### EXERCISE
The data below needs to be returned exactly, line for line.

(Entries with model source code)
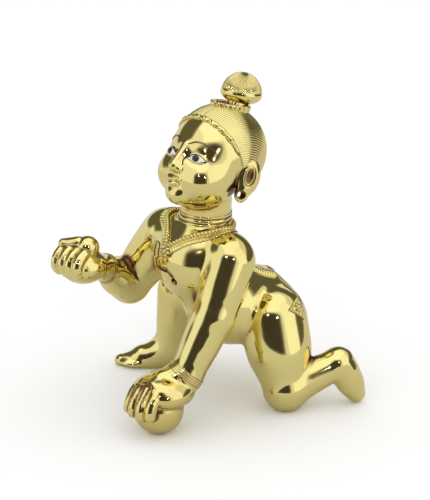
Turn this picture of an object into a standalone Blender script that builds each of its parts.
# Crawling child idol: one solid brass casting.
# The figure kneels on its left knee and left toes, has its right foot flat on the ground,
# leans on a ball under its left hand and holds up a small round sweet in its right hand.
# The left of the figure is +X, it crawls toward -Y, and the ground is the plane Z = 0.

import math

import bmesh
import bpy
import numpy as np

for old in list(bpy.data.objects):
    bpy.data.objects.remove(old, do_unlink=True)


# Driving dimensions, metres

HEIGHT = 0.100              # ground to the top of the hair knot
GRID_STEP = 0.00085         # spacing of the grid the forms are read on
TRIANGLES = 9600            # facets of the finished solid
EAR_HOLE_RADIUS = 0.00115   # ear-ring hole in each lobe
EAR_HOLE_LENGTH = 0.0050

# Everything below is in about hundredths of the height, so the pose and the carving grow with it.

FAR = 40.0


def vec(x, y, z):
    return np.array((x, y, z), float)


def unit(v):
    return v/np.linalg.norm(v)


def turn(yaw, pitch=0.0):
    """Own left, back and up directions of a form that looks left by yaw and up by pitch."""
    y = math.radians(yaw)
    p = math.radians(pitch)
    rz = np.array(((math.cos(y), -math.sin(y), 0), (math.sin(y), math.cos(y), 0), (0, 0, 1)))
    rx = np.array(((1, 0, 0), (0, math.cos(p), math.sin(p)), (0, -math.sin(p), math.cos(p))))
    return rz @ rx


UP = vec(0, 0, 1)

# Places of the body

BALL_R = 7.3
BALL = vec(17.3, -34.2, 7.15)
HEAD = vec(0.0, -9.7, 75.8)
HEAD_TURN = turn(21, 21)
NECK_LOW = vec(-0.4, -12.6, 51.0)
NECK_TOP = vec(-0.2, -11.8, 63.0)
SHOULDER_L = vec(13.2, -9.8, 48.0)
ELBOW_L = vec(16.2, -16.4, 33.0)
WRIST_L = vec(17.8, -25.6, 16.9)
SHOULDER_R = vec(-13.8, -19.2, 48.8)
ELBOW_R = vec(-22.0, -28.0, 31.6)
WRIST_R = vec(-14.8, -38.2, 40.3)
HIP_L = vec(9.4, 5.6, 26.0)
KNEE_L = vec(16.4, 6.6, 6.3)
ANKLE_L = vec(19.0, 21.6, 12.6)
HIP_R = vec(-9.0, 7.0, 26.5)
KNEE_R = vec(-26.2, -10.0, 25.0)
ANKLE_R = vec(-27.0, -12.4, 6.0)
HAND_L_WAY = unit(vec(0.5, -0.866, 0))      # where the left fingers point
HAND_R_WAY = unit(vec(0.45, -0.89, 0))      # where the right fingers point
FOOT_R_WAY = unit(vec(-0.455, -0.89, 0))    # where the right toes point
FINGERS_L = (-5.5, -2.8, 0.2, 3.1)          # sideways places of the fingers
FINGERS_R = (-5.9, -3.3, -0.6, 2.5)
SWEET_R = 3.5
LOW = vec(-44, -62, -4)
HIGH = vec(34, 38, 104)


# Forms as distances: below zero inside, above zero outside

def merge(a, b, blend):
    h = np.maximum(1.0 - np.abs(a - b)/blend, 0.0)
    return np.minimum(a, b) - blend*h**3/6.0


def overlap(a, b, blend):
    return -merge(-a, -b, blend)


def carve(a, b, blend):
    return -merge(-a, b, blend)


def egg(p, centre, radii, frame=None):
    q = p - centre
    if frame is not None:
        q = q @ frame
    radii = np.array(radii, float)
    k0 = np.sqrt(((q/radii)**2).sum(1))
    k1 = np.sqrt(((q/radii**2)**2).sum(1))
    return k0*(k0 - 1.0)/np.maximum(k1, 1e-9)


def ball(p, centre, radius):
    return np.sqrt(((p - centre)**2).sum(1)) - radius


def limb(p, start, end, radii):
    """Round bar from start to end whose radius eases through the given values."""
    axis = end - start
    t = np.clip((p - start) @ axis/(axis @ axis), 0.0, 1.0)
    r = np.array(radii, float)
    n = len(r) - 1
    s = np.minimum((t*n).astype(int), n - 1)
    w = t*n - s
    slope = np.zeros(n + 1)
    slope[1:-1] = (r[2:] - r[:-2])/2.0
    radius = ((2*w**3 - 3*w**2 + 1)*r[s] + (w**3 - 2*w**2 + w)*slope[s]
              + (3*w**2 - 2*w**3)*r[s + 1] + (w**3 - w**2)*slope[s + 1])
    off = p - start - t[:, None]*axis
    return np.sqrt((off**2).sum(1)) - radius


def cone(p, low, high, low_radius, high_radius):
    """Flared ring between two heights of an axis."""
    axis = high - low
    length = np.linalg.norm(axis)
    along = (p - low) @ axis/length
    t = np.clip(along/length, 0.0, 1.0)
    off = p - low - (along/length)[:, None]*axis
    side = np.sqrt((off**2).sum(1)) - (low_radius + (high_radius - low_radius)*t)
    ends = np.abs(along - length/2) - length/2
    return overlap(side, ends, 0.7)


def boxed(p, low, high, form):
    """A form worked out only near itself."""
    out = np.full(len(p), FAR)
    near = np.all((p > low) & (p < high), axis=1)
    if near.any():
        out[near] = form(p[near])
    return out


# Body

def torso(p):
    d = egg(p, vec(0, 6.8, 26.6), (12.6, 10.0, 10.2), turn(0, -40))
    d = merge(d, egg(p, vec(6.4, 7.8, 24.8), (9.2, 8.5, 9.4)), 3.0)
    d = merge(d, egg(p, vec(-6.4, 8.6, 25.8), (9.2, 8.6, 9.6)), 3.0)
    d = merge(d, egg(p, vec(0.5, -5.6, 30.6), (13.0, 14.0, 11.8), turn(6, 42)), 7.0)
    d = merge(d, egg(p, vec(0.5, -15.0, 44.5), (13.6, 11.8, 12.6), turn(20, -30)), 8.0)
    d = carve(d, limb(p, vec(0, 19.0, 32.0), vec(0, 17.6, 17.0), (0.8, 2.2, 1.6)), 1.6)
    left = SHOULDER_L + vec(-2, 0, 1.5)
    right = SHOULDER_R + vec(2, 0, 1.5)
    return merge(d, limb(p, left, right, (6.6, 7.4, 6.8)), 5.0)


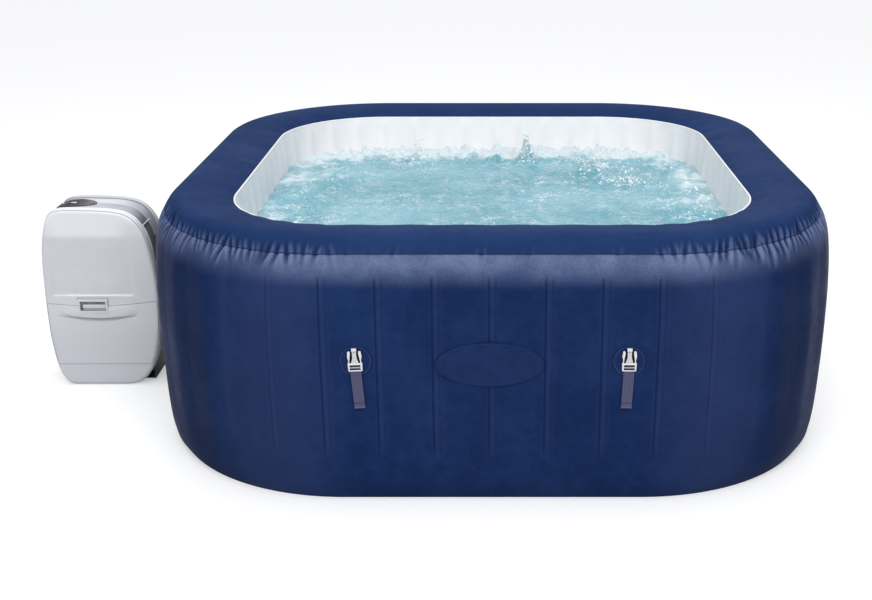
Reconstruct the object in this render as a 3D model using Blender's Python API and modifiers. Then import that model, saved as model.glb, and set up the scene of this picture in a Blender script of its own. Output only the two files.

### OUTPUT FOR THIS EXERCISE
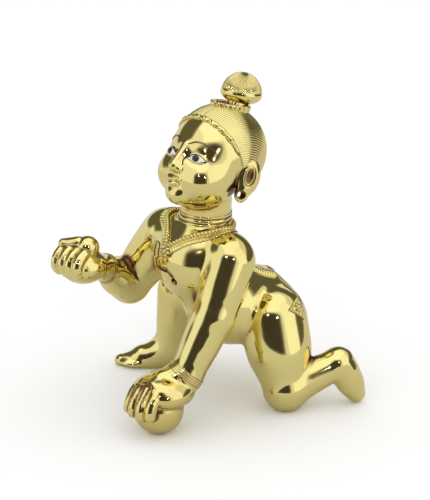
Turn this picture of an object into a standalone Blender script that builds each of its parts.
# Crawling child idol: one solid brass casting.
# The figure kneels on its left knee and left toes, has its right foot flat on the ground,
# leans on a ball under its left hand and holds up a small round sweet in its right hand.
# The left of the figure is +X, it crawls toward -Y, and the ground is the plane Z = 0.

import math

import bmesh
import bpy
import numpy as np

for old in list(bpy.data.objects):
    bpy.data.objects.remove(old, do_unlink=True)


# Driving dimensions, metres

HEIGHT = 0.100              # ground to the top of the hair knot
GRID_STEP = 0.00085         # spacing of the grid the forms are read on
TRIANGLES = 9600            # facets of the finished solid
EAR_HOLE_RADIUS = 0.00115   # ear-ring hole in each lobe
EAR_HOLE_LENGTH = 0.0050

# Everything below is in about hundredths of the height, so the pose and the carving grow with it.

FAR = 40.0


def vec(x, y, z):
    return np.array((x, y, z), float)


def unit(v):
    return v/np.linalg.norm(v)


def turn(yaw, pitch=0.0):
    """Own left, back and up directions of a form that looks left by yaw and up by pitch."""
    y = math.radians(yaw)
    p = math.radians(pitch)
    rz = np.array(((math.cos(y), -math.sin(y), 0), (math.sin(y), math.cos(y), 0), (0, 0, 1)))
    rx = np.array(((1, 0, 0), (0, math.cos(p), math.sin(p)), (0, -math.sin(p), math.cos(p))))
    return rz @ rx


UP = vec(0, 0, 1)

# Places of the body

BALL_R = 7.3
BALL = vec(17.3, -34.2, 7.15)
HEAD = vec(0.0, -9.7, 75.8)
HEAD_TURN = turn(21, 21)
NECK_LOW = vec(-0.4, -12.6, 51.0)
NECK_TOP = vec(-0.2, -11.8, 63.0)
SHOULDER_L = vec(13.2, -9.8, 48.0)
ELBOW_L = vec(16.2, -16.4, 33.0)
WRIST_L = vec(17.8, -25.6, 16.9)
SHOULDER_R = vec(-13.8, -19.2, 48.8)
ELBOW_R = vec(-22.0, -28.0, 31.6)
WRIST_R = vec(-14.8, -38.2, 40.3)
HIP_L = vec(9.4, 5.6, 26.0)
KNEE_L = vec(16.4, 6.6, 6.3)
ANKLE_L = vec(19.0, 21.6, 12.6)
HIP_R = vec(-9.0, 7.0, 26.5)
KNEE_R = vec(-26.2, -10.0, 25.0)
ANKLE_R = vec(-27.0, -12.4, 6.0)
HAND_L_WAY = unit(vec(0.5, -0.866, 0))      # where the left fingers point
HAND_R_WAY = unit(vec(0.45, -0.89, 0))      # where the right fingers point
FOOT_R_WAY = unit(vec(-0.455, -0.89, 0))    # where the right toes point
FINGERS_L = (-5.5, -2.8, 0.2, 3.1)          # sideways places of the fingers
FINGERS_R = (-5.9, -3.3, -0.6, 2.5)
SWEET_R = 3.5
LOW = vec(-44, -62, -4)
HIGH = vec(34, 38, 104)


# Forms as distances: below zero inside, above zero outside

def merge(a, b, blend):
    h = np.maximum(1.0 - np.abs(a - b)/blend, 0.0)
    return np.minimum(a, b) - blend*h**3/6.0


def overlap(a, b, blend):
    return -merge(-a, -b, blend)


def carve(a, b, blend):
    return -merge(-a, b, blend)


def egg(p, centre, radii, frame=None):
    q = p - centre
    if frame is not None:
        q = q @ frame
    radii = np.array(radii, float)
    k0 = np.sqrt(((q/radii)**2).sum(1))
    k1 = np.sqrt(((q/radii**2)**2).sum(1))
    return k0*(k0 - 1.0)/np.maximum(k1, 1e-9)


def ball(p, centre, radius):
    return np.sqrt(((p - centre)**2).sum(1)) - radius


def limb(p, start, end, radii):
    """Round bar from start to end whose radius eases through the given values."""
    axis = end - start
    t = np.clip((p - start) @ axis/(axis @ axis), 0.0, 1.0)
    r = np.array(radii, float)
    n = len(r) - 1
    s = np.minimum((t*n).astype(int), n - 1)
    w = t*n - s
    slope = np.zeros(n + 1)
    slope[1:-1] = (r[2:] - r[:-2])/2.0
    radius = ((2*w**3 - 3*w**2 + 1)*r[s] + (w**3 - 2*w**2 + w)*slope[s]
              + (3*w**2 - 2*w**3)*r[s + 1] + (w**3 - w**2)*slope[s + 1])
    off = p - start - t[:, None]*axis
    return np.sqrt((off**2).sum(1)) - radius


def cone(p, low, high, low_radius, high_radius):
    """Flared ring between two heights of an axis."""
    axis = high - low
    length = np.linalg.norm(axis)
    along = (p - low) @ axis/length
    t = np.clip(along/length, 0.0, 1.0)
    off = p - low - (along/length)[:, None]*axis
    side = np.sqrt((off**2).sum(1)) - (low_radius + (high_radius - low_radius)*t)
    ends = np.abs(along - length/2) - length/2
    return overlap(side, ends, 0.7)


def boxed(p, low, high, form):
    """A form worked out only near itself."""
    out = np.full(len(p), FAR)
    near = np.all((p > low) & (p < high), axis=1)
    if near.any():
        out[near] = form(p[near])
    return out


# Body

def torso(p):
    d = egg(p, vec(0, 6.8, 26.6), (12.6, 10.0, 10.2), turn(0, -40))
    d = merge(d, egg(p, vec(6.4, 7.8, 24.8), (9.2, 8.5, 9.4)), 3.0)
    d = merge(d, egg(p, vec(-6.4, 8.6, 25.8), (9.2, 8.6, 9.6)), 3.0)
    d = merge(d, egg(p, vec(0.5, -5.6, 30.6), (13.0, 14.0, 11.8), turn(6, 42)), 7.0)
    d = merge(d, egg(p, vec(0.5, -15.0, 44.5), (13.6, 11.8, 12.6), turn(20, -30)), 8.0)
    d = carve(d, limb(p, vec(0, 19.0, 32.0), vec(0, 17.6, 17.0), (0.8, 2.2, 1.6)), 1.6)
    left = SHOULDER_L + vec(-2, 0, 1.5)
    right = SHOULDER_R + vec(2, 0, 1.5)
    return merge(d, limb(p, left, right, (6.6, 7.4, 6.8)), 5.0)


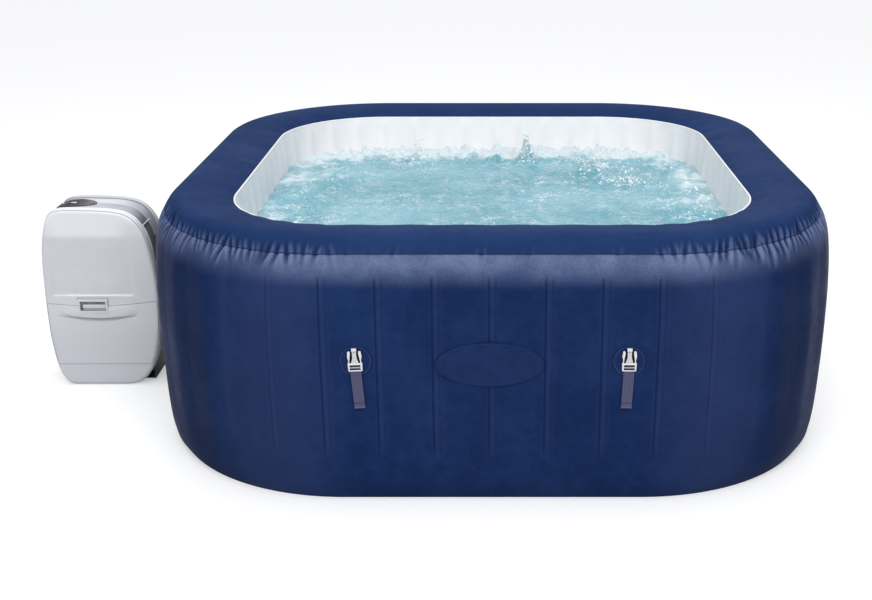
Reconstruct the object in this render as a 3D model using Blender's Python API and modifiers. Then import that model, saved as model.glb, and set up the scene of this picture in a Blender script of its own. Output only the two files.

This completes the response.